IGF



Photonic Optical Fibers Laboratory

Photonic Optical Fibers Laboratory

Photonic Optical Fibers Laboratory

Head of the laboratory:dr hab. Rafał Kasztelanic
Localisation:ul. Pasteura 7, 0.15
Institute:IG
Department:PD

The Photonic Optical Fibers Laboratory focus is the design, modeling, fabrication, characterization, and use of all kinds of optical fibers. In particular, research is carried out towards the use of nonlinear phenomena in optical fibers to generate the supercontinuum spectrum, i.e. white laser. Work is also underway on amplifiers, fiber optic switches, and femtosecond pulses. Photonic optical fibers filled with liquids are also tested.

Research area

Classic optical fibers used e.g. in telecommunications, conduct light thanks to the phenomenon of total internal reflection. It consists in the fact that the light falling at a large angle on the border between two materials from the side of the material with a higher refractive index does not pass to the material with a lower refractive index but is reflected from the border and remains in the first material. Therefore, the light coupling into the core of an optical fiber made of a material with a higher refractive index gets trapped therein. Such optical fibers, thanks to their high bandwidth and low losses, are very well suited for data transmission. However, they are not free from weaknesses and all kinds of limitations. One of the main disadvantages is chromatic dispersion. This phenomenon is responsible for the slower propagation of light with a shorter wavelength. Consequently, it leads to a time-stretching of the transmitted signal and a reduction in the achievable transmission rate. Another disadvantage is the limitation of the amount of energy that can be transmitted through the optical fiber. The disadvantage is, on the one hand, the occurrence of small non-linear effects and, on the other hand, difficulties in achieving high non-linear effects.

Many different types of optical fibers have been developed searching solutions to the above-mentioned problems. One approach is to modify the optical fiber by adding air holes. Such optical fibers can be generally called photonic optical fibers. We can distinguish several types of them. In optical fibers with a full core and the structure of openings around the core, the light-guiding mechanism is similar to that in classic fibers. The core has a higher refractive index and there are air holes with a lower refractive index around the core. Such optical fibers allow for dispersion control. That is why, among others, the usage for dispersion compensation in telecommunications fibers.

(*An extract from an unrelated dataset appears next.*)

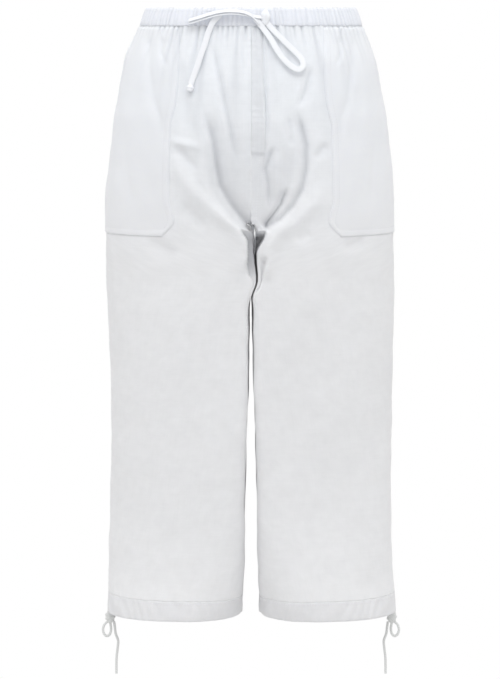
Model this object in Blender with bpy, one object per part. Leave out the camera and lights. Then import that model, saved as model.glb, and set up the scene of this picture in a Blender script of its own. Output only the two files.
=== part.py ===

It turns out, however, that similar-looking optical fibers can also be made with a hollow core. In this case, the total internal reflection mechanism will not work because the refractive index in the core is smaller than around it. However, the structure of the holes can be designed in such a way as to obtain a so-called photonic band-gap for certain wavelength intervals. This band-gap "forbids" the light from leaving the core through the structure of the holes to the outside. And since light cannot escape, it propagates through the core. Such optical fibers are used, among others, for transmitting high energy light as there is no heating of the fiber material.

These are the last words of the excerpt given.